Fethard Flowers By Mandy

Treble and Bass

Beauty Atelier @beautyatelier.irl

Lopez Photography, @lopezphotography.ie

Sonic Big Band @sonicbigband

And most of all… Kilshane House, @kilshanehouse

Ceremonies and the Coronavirus

The escalation of the Coronavirus outbreak and the measures being taken to curb it have blown away my plans for this week’s blog post. I want to say instead that my heart goes out to all those affected by the Coronavirus outbreak and their families. And my heart goes out to all the people who have had to cancel baby naming, wedding and vow renewal ceremonies.

But this too shall pass, and when it does, celebrants like me can help you plan your rescheduled ceremonies. In the meantime, I want to say that I’m here to help couples who planned a wedding ceremony abroad and have now been grounded. I can put together a ceremony for you at very short notice and deliver it to you in any venue in South-East Ireland. Once your gathering is small, I’ll be only too delighted to help you make your dreams come true.

And to my fellow celebrants, let’s sit tight and help our clients and each other in any way we can. If you find you can’t deliver a ceremony because you have an underlying condition and don’t want to be exposed, I can step in for you. Or if you want advice on how to write a ceremony at short notice, I’ll be happy to draw on my writing background to give you tips.

In the meantime, I’m coming up with creative ways to spread the word about my celebrancy online. Who knows – they may lead to a big boom in virtual ceremonies!

If you’ve got any questions at all about organising ceremonies in these testing times, contact me, Derbhile, on 00 353 87 6959799.

Why I Really Love Being A Celebrant

You could describe being a celebrant as a journey. Many people do. But to me, a journey involves a car, a train or a plane. I prefer to think of celebrancy as a quest. On a quest, you set out to find something that’s very valuable, and you discover important things about yourself along the way. I’ve discovered the things that I love about being a celebrant and the benefits it brings to me and to the people I work with. And it’s been very exciting.

Here are just a few of the things I love about being a celebrant.

I can create moments of wonder

As a celebrant, I’m privileged to witness the most amazing moments in people’s lives. And my ceremonies are designed to help people experience the wonder of those moments. You can see light dawn on their faces as they realise what this ceremony actually means. They are committing to this person for the rest of their lives. They have brought a new person into the world, a person with a brilliant future ahead of them. They are vowing to deepen their commitment to each other. That’s what all the fuss is all about.

My words can make a difference

I love words and I love telling stories. Being a celebrant gives me the chance to tell brilliant stories, stories of love, faith, hope and courage. I love writing words that make each ceremony unique and that help people to express their true feelings for each other. And I love saying those words on the day of the ceremony. With my words, I can bring joy and comfort to people at the most important times in their lives. It’s amazing to know that my words can have a real impact on people’s lives.

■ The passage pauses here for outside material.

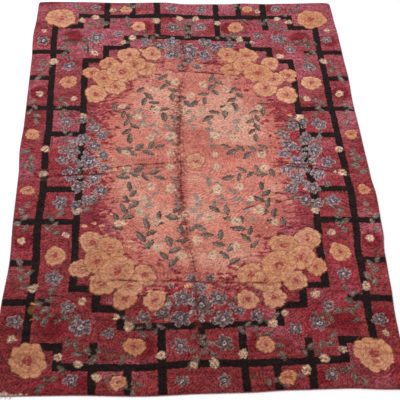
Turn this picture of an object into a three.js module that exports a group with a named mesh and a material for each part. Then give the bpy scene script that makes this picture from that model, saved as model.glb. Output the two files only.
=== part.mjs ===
// A worn art deco pile rug that lies flat, in millimetres, with +Z up and its length along Y.
// It is one knotted cloth: the woven back lies on the floor and the pile is on top.
// It was kept folded, so low ridges cross it where it was creased, with a hollow under each.

import * as THREE from 'three';

// Sizes of the cloth before its edges wander.
const HALF_WIDTH = 1000;
const HALF_LENGTH = 1450;
const THICKNESS = 12;
const CORNER_RADIUS = 24;

// The pile rolls down at the rim.
const RIM_THICKNESS = 5;
const RIM_ROLL = 14;
const RIM_LINES = [0, 6, RIM_ROLL];

// A fold rises from nothing over this length at each end.
const FOLD_FADE = 110;

// How far each edge wanders outwards (out) at places along it (at).
const LEFT_EDGE = [
  { at: -1450, out: 4 },
  { at: -1000, out: 6 },
  { at: -680, out: -11 },
  { at: -400, out: -4 },
  { at: -100, out: -4 },
  { at: 100, out: 6 },
  { at: 300, out: -1 },
  { at: 850, out: 0 },
  { at: 1100, out: 9 },
  { at: 1300, out: -2 },
  { at: 1450, out: -4 },
];
const RIGHT_EDGE = [
  { at: -1450, out: -4 },
  { at: -1050, out: -7 },
  { at: -850, out: 3 },
  { at: -650, out: 8 },
  { at: -500, out: 24 },
  { at: -250, out: 31 },
  { at: -100, out: 21 },
  { at: 200, out: 16 },
  { at: 500, out: 9 },
  { at: 700, out: 15 },
  { at: 900, out: 9 },
  { at: 1100, out: 6 },
  { at: 1300, out: -3 },
  { at: 1450, out: -8 },
];
const TOP_EDGE = [
  { at: -1000, out: -6 },
  { at: -900, out: -1 },
  { at: -700, out: -1 },
  { at: -450, out: -6 },
  { at: -150, out: 3 },
  { at: 0, out: -13 },
  { at: 250, out: -10 },
  { at: 400, out: 1 },
  { at: 550, out: -3 },
  { at: 700, out: 4 },
  { at: 950, out: 15 },
  { at: 1000, out: 12 },
];
const BOTTOM_EDGE = [
  { at: -1000, out: 4 },
  { at: -650, out: 5 },
  { at: -280, out: 16 },
  { at: 0, out: 8 },
  { at: 200, out: 6 },
  { at: 420, out: -3 },
  { at: 700, out: -7 },
  { at: 900, out: 2 },
  { at: 1000, out: 4 },
];

// Where the long creases run. Each path gives its place across (to) at places along it (at).
const LENGTHWISE_CREASE = [
  { at: -1250, to: -42 },
  { at: -1070, to: -18 },
  { at: -800, to: -22 },
  { at: -430, to: -64 },
  { at: -185, to: -78 },
  { at: 460, to: -72 },
  { at: 790, to: -35 },
  { at: 1020, to: -42 },
];
const TOP_CREASE = [
  { at: -150, to: 775 },
  { at: 50, to: 758 },
  { at: 330, to: 728 },
];
const MIDDLE_CREASE = [
  { at: -900, to: -88 },
  { at: -560, to: -68 },
  { at: -300, to: -30 },
  { at: -60, to: -8 },
  { at: 450, to: -18 },
  { at: 635, to: -36 },
  { at: 810, to: -71 },
  { at: 950, to: -79 },
];
const LOWER_CREASE = [
  { at: -480, to: -813 },
  { at: -190, to: -820 },
  { at: 165, to: -840 },
  { at: 430, to: -846 },
];

// The folds. One that runs in y follows its path along the rug, one that runs in x across it.
const FOLDS = [
  // The lengthwise one, down the middle.
  { path: LENGTHWISE_CREASE, runs: 'y', start: -1250, end: 1110, height: 6, spread: 34 },
  // The short one near the top.
  { path: TOP_CREASE, runs: 'x', start: -150, end: 330, height: 4, spread: 34 },
  // The one across the middle, in two lengths with flat cloth between them.
  { path: MIDDLE_CREASE, runs: 'x', start: -940, end: -90, height: 8, spread: 40 },
  { path: MIDDLE_CREASE, runs: 'x', start: 420, end: 960, height: 6, spread: 34 },
  // The lower one.
  { path: LOWER_CREASE, runs: 'x', start: -480, end: 430, height: 4, spread: 34 },
];

// Short wrinkles, each straight between two points: to the right, to the left and at the top left.
const WRINKLES = [
  { from: [170, -395], to: [450, -272], height: 5, spread: 34 },
  { from: [-480, -300], to: [-260, -290], height: 3, spread: 34 },
  { from: [-648, 890], to: [-648, 1060], height: 3, spread: 34 },
];

// Lines of the cloth's mesh: beside a fold they lie at these offsets from its crest.
const FOLD_LINES = [-45, -26, -12, 0, 12, 26, 45];

// How far from a crease the mesh lines still run fully along it, and where they stop bending to it.
const COLUMN_BEND = { full: 60, none: 500 };
const ROW_BEND = { full: 50, none: 95 };

// The mesh lines away from the folds. A short wrinkle has lines of its own among them.
const COLUMNS_LEFT = [-870, -740, -690, -648, -606, -480, -370, -280, -170];
const COLUMNS_RIGHT = [80, 150, 205, 260, 315, 370, 425, 480, 600, 700, 820, 950];
const ROWS_BELOW_LOWER = [-1300, -1160, -1030, -930];
const ROWS_LOWER_TO_MIDDLE = [-720, -610, -500, -440, -410, -380, -350, -320, -290, -250, -180];
const ROWS_MIDDLE_TO_TOP = [90, 200, 340, 500, 640];
const ROWS_ABOVE_TOP = [880, 920, 975, 1030, 1100, 1200, 1310];

// Reads a table of places along an edge or crease, with smooth steps between them.
function readTable(table, column, at) {
  let next = 1;
  while (next < table.length - 1 && table[next].at < at) {
    next += 1;
  }
  const before = table[next - 1];
  const after = table[next];
  const share = THREE.MathUtils.smoothstep(at, before.at, after.at);
  return THREE.MathUtils.lerp(before[column], after[column], share);
}

// How high the cloth is lifted at a distance from a fold's crest.
function ridge(height, spread, distance) {
  return height * (1 - THREE.MathUtils.smoothstep(Math.abs(distance), 0, spread));
}

// How much of a fold's height is left at a place between its two ends.
function endFade(at, start, end) {
  const rise = THREE.MathUtils.smoothstep(at, start, start + FOLD_FADE);
  const fall = THREE.MathUtils.smoothstep(at, end - FOLD_FADE, end);
  return rise * (1 - fall);
}

function foldLift(fold, x, y) {
  const at = fold.runs === 'y' ? y : x;
  const across = fold.runs === 'y' ? x : y;
  const distance = across - readTable(fold.path, 'to', at);
  return ridge(fold.height, fold.spread, distance) * endFade(at, fold.start, fold.end);
}

function wrinkleLift(wrinkle, x, y) {
  const run = new THREE.Vector2(wrinkle.to[0] - wrinkle.from[0], wrinkle.to[1] - wrinkle.from[1]);
  const length = run.length();
  run.normalize();
  const offset = new THREE.Vector2(x - wrinkle.from[0], y - wrinkle.from[1]);
  const at = offset.dot(run);
  const distance = offset.cross(run);
  const rise = Math.sin(Math.PI * THREE.MathUtils.clamp(at / length, 0, 1));
  return ridge(wrinkle.height, wrinkle.spread, distance) * rise;
}

// How far the cloth is lifted off the floor. Crossing folds round into each other.
function lift(x, y) {
  let squares = 0;
  for (const fold of FOLDS) {
    squares += foldLift(fold, x, y) ** 2;
  }
  for (const wrinkle of WRINKLES) {
    squares += wrinkleLift(wrinkle, x, y) ** 2;
  }
  return Math.sqrt(squares);
}

// How thick the cloth is: full inside, rolling down over the rim.
function thickness(x, y) {
  const inside = Math.min(HALF_WIDTH - Math.abs(x), HALF_LENGTH - Math.abs(y));
  const slope = 1 - THREE.MathUtils.clamp(inside / RIM_ROLL, 0, 1);
  const roll = Math.sqrt(1 - slope * slope);
  return RIM_THICKNESS + (THICKNESS - RIM_THICKNESS) * roll;
}

// Moves a point of the plain rectangle onto the cloth, with its rounded corners and wandering edges.
function placeOnCloth(x, y) {
  const cornerX = Math.max(Math.abs(x) - HALF_WIDTH + CORNER_RADIUS, 0) / CORNER_RADIUS;
  const cornerY = Math.max(Math.abs(y) - HALF_LENGTH + CORNER_RADIUS, 0) / CORNER_RADIUS;
  const pullX = CORNER_RADIUS * cornerX * (1 - Math.sqrt(1 - cornerY * cornerY / 2));
  const pullY = CORNER_RADIUS * cornerY * (1 - Math.sqrt(1 - cornerX * cornerX / 2));
  const roundX = x - Math.sign(x) * pullX;
  const roundY = y - Math.sign(y) * pullY;
  const sideOut = readTable(x < 0 ? LEFT_EDGE : RIGHT_EDGE, 'out', y);
  const endOut = readTable(y < 0 ? BOTTOM_EDGE : TOP_EDGE, 'out', x);
  return [
    roundX + sideOut * x / HALF_WIDTH,
    roundY + endOut * y / HALF_LENGTH,
  ];
}

// How fully a mesh line follows a crease at a distance from it.
function following(distance, bend) {
  return 1 - THREE.MathUtils.smoothstep(Math.abs(distance), bend.full, bend.none);
}

function rimLines(half) {
  return RIM_LINES.map((inset) => half - inset);
}

function columnLines() {
  const rim = rimLines(HALF_WIDTH);
  const crease = FOLD_LINES.map((offset) => readTable(LENGTHWISE_CREASE, 'to', 0) + offset);
  return [...rim.map((x) => -x), ...COLUMNS_LEFT, ...crease, ...COLUMNS_RIGHT, ...rim.reverse()];
}

function rowLines() {
  const rim = rimLines(HALF_LENGTH);
  const beside = (path) => FOLD_LINES.map((offset) => readTable(path, 'to', 0) + offset);
  return [
    ...rim.map((y) => -y),
    ...ROWS_BELOW_LOWER,
    ...beside(LOWER_CREASE),
    ...ROWS_LOWER_TO_MIDDLE,
    ...beside(MIDDLE_CREASE),
    ...ROWS_MIDDLE_TO_TOP,
    ...beside(TOP_CREASE),
    ...ROWS_ABOVE_TOP,
    ...rim.reverse(),
  ];
}

// Bends a crossing of two mesh lines so that lines beside a crease run along it.
function bendToCreases(column, row) {
  const middle = readTable(LENGTHWISE_CREASE, 'to', 0);
  const sway = readTable(LENGTHWISE_CREASE, 'to', row) - middle;
  const x = column + sway * following(column - middle, COLUMN_BEND);
  let y = row;
  for (const path of [TOP_CREASE, MIDDLE_CREASE, LOWER_CREASE]) {
    const level = readTable(path, 'to', 0);
    const rise = readTable(path, 'to', column) - level;
    y += rise * following(row - level, ROW_BEND);
  }
  return [x, y];
}

// The cloth as one closed solid: a top and an underside on the same lines, joined round the rim.
function rugGeometry() {
  const columns = columnLines();
  const rows = rowLines();
  const positions = [];
  const triangles = [];
  const perLayer = columns.length * rows.length;

  for (const layer of ['top', 'underside']) {
    for (const row of rows) {
      for (const column of columns) {
        const [x, y] = bendToCreases(column, row);
        const raised = layer === 'top' ? thickness(x, y) : 0;
        positions.push(...placeOnCloth(x, y), lift(x, y) + raised);
      }
    }
  }

  const addQuad = (a, b, c, d) => {
    triangles.push(a, b, c, a, c, d);
  };
  const index = (column, row) => row * columns.length + column;
  const lastColumn = columns.length - 1;
  const lastRow = rows.length - 1;
  for (let row = 0; row < lastRow; row += 1) {
    for (let column = 0; column < lastColumn; column += 1) {
      const corner = index(column, row);
      const right = corner + 1;
      const above = corner + columns.length;
      addQuad(corner, right, above + 1, above);
      addQuad(corner + perLayer, above + perLayer, above + 1 + perLayer, right + perLayer);
    }
  }
  const addWall = (from, to) => {
    addQuad(from + perLayer, to + perLayer, to, from);
  };
  for (let column = 0; column < lastColumn; column += 1) {
    addWall(index(column, 0), index(column + 1, 0));
    addWall(index(column + 1, lastRow), index(column, lastRow));
  }
  for (let row = 0; row < lastRow; row += 1) {
    addWall(index(lastColumn, row), index(lastColumn, row + 1));
    addWall(index(0, row + 1), index(0, row));
  }

  const geometry = new THREE.BufferGeometry();
  geometry.setAttribute('position', new THREE.Float32BufferAttribute(positions, 3));
  geometry.setIndex(triangles);
  centreOverOrigin(geometry);
  geometry.computeVertexNormals();
  return geometry;
}

// Puts the middle of the box that holds the cloth over the origin.
function centreOverOrigin(geometry) {
  geometry.computeBoundingBox();
  const centre = geometry.boundingBox.getCenter(new THREE.Vector3());
  geometry.translate(-centre.x, -centre.y, 0);
}

const pile = new THREE.MeshStandardMaterial({ color: 0x8c4a48, roughness: 0.95, metalness: 0 });

const rug = new THREE.Mesh(rugGeometry(), pile);
rug.name = 'rug';

const group = new THREE.Group();
group.add(rug);

export default group;
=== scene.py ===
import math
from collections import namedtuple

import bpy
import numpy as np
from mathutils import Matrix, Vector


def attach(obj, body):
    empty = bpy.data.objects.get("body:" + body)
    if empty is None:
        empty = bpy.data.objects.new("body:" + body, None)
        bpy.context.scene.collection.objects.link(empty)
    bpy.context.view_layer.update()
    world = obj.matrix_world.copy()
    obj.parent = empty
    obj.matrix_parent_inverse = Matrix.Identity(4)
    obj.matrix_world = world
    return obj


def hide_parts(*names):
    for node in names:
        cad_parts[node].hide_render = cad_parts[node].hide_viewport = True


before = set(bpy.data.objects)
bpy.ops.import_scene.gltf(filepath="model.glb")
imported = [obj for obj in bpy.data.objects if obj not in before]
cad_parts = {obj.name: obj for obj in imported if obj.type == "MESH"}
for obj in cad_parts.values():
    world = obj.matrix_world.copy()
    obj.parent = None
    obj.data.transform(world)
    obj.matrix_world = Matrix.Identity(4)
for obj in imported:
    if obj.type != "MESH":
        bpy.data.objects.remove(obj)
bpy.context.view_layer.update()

# A worn art deco pile rug, lying flat on a pale floor.
# The woven foundation and the pile are separate pieces, as they are in the real cloth.
# The pile is a fine mesh with one point for each knot, and each knot has its own colour.
# The design is a generic one of flowers, leaves and stepped black lines.
# Tables of the cloth and its design, and the cells of noises, are in millimetres, all else in metres.
# Other bare numbers in the functions are shares: of a motif's radius, a colour or a noise's range.

MM = 0.001
TURN = 2 * math.pi

# The cloth, as its CAD solid has it.
HALF_WIDTH = 1000 * MM
HALF_LENGTH = 1450 * MM
THICKNESS = 12 * MM
CORNER_RADIUS = 24 * MM
RIM_THICKNESS = 5 * MM
RIM_ROLL = 14 * MM
FOLD_FADE = 110 * MM

# How far each edge wanders: place along the edge and distance outwards.
LEFT_EDGE = [
    (-1450, 4), (-1000, 6), (-680, -11), (-400, -4), (-100, -4), (100, 6),
    (300, -1), (850, 0), (1100, 9), (1300, -2), (1450, -4),
]
RIGHT_EDGE = [
    (-1450, -4), (-1050, -7), (-850, 3), (-650, 8), (-500, 24), (-250, 31),
    (-100, 21), (200, 16), (500, 9), (700, 15), (900, 9), (1100, 6), (1300, -3), (1450, -8),
]
TOP_EDGE = [
    (-1000, -6), (-900, -1), (-700, -1), (-450, -6), (-150, 3), (0, -13),
    (250, -10), (400, 1), (550, -3), (700, 4), (950, 15), (1000, 12),
]
BOTTOM_EDGE = [
    (-1000, 4), (-650, 5), (-280, 16), (0, 8), (200, 6), (420, -3),
    (700, -7), (900, 2), (1000, 4),
]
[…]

Here I am, getting ready for another celebrant adventure (Photo Credit: Dermot Byrne Photography)

It broadens my outlook as a person

As a celebrant, I’m working with people from a wide range of backgrounds, who have different values from me. People who choose a celebrant for their marriage often embrace alternative lifestyles. They have different ideas about what makes up a family. They make ethical life choices, like the choice to be vegan or completely green. I’m very curious about the different ways that people live their lives. And I value the opportunity to see the world from a different point of view.

I get to have adventures

A good quest always has an element of adventure to it, and celebrancy is full of adventures. They’re adventures of the mind, the heart and the spirit, which are my favourite kind. I work from home, so I’m delighted that my celebrancy work gets me out beyond the four walls. I meet extraordinary people and get a glimpse into their world. And I have the chance to travel beautiful, scenic places. I always leaving a ceremony exhilarated by the richness of the experience.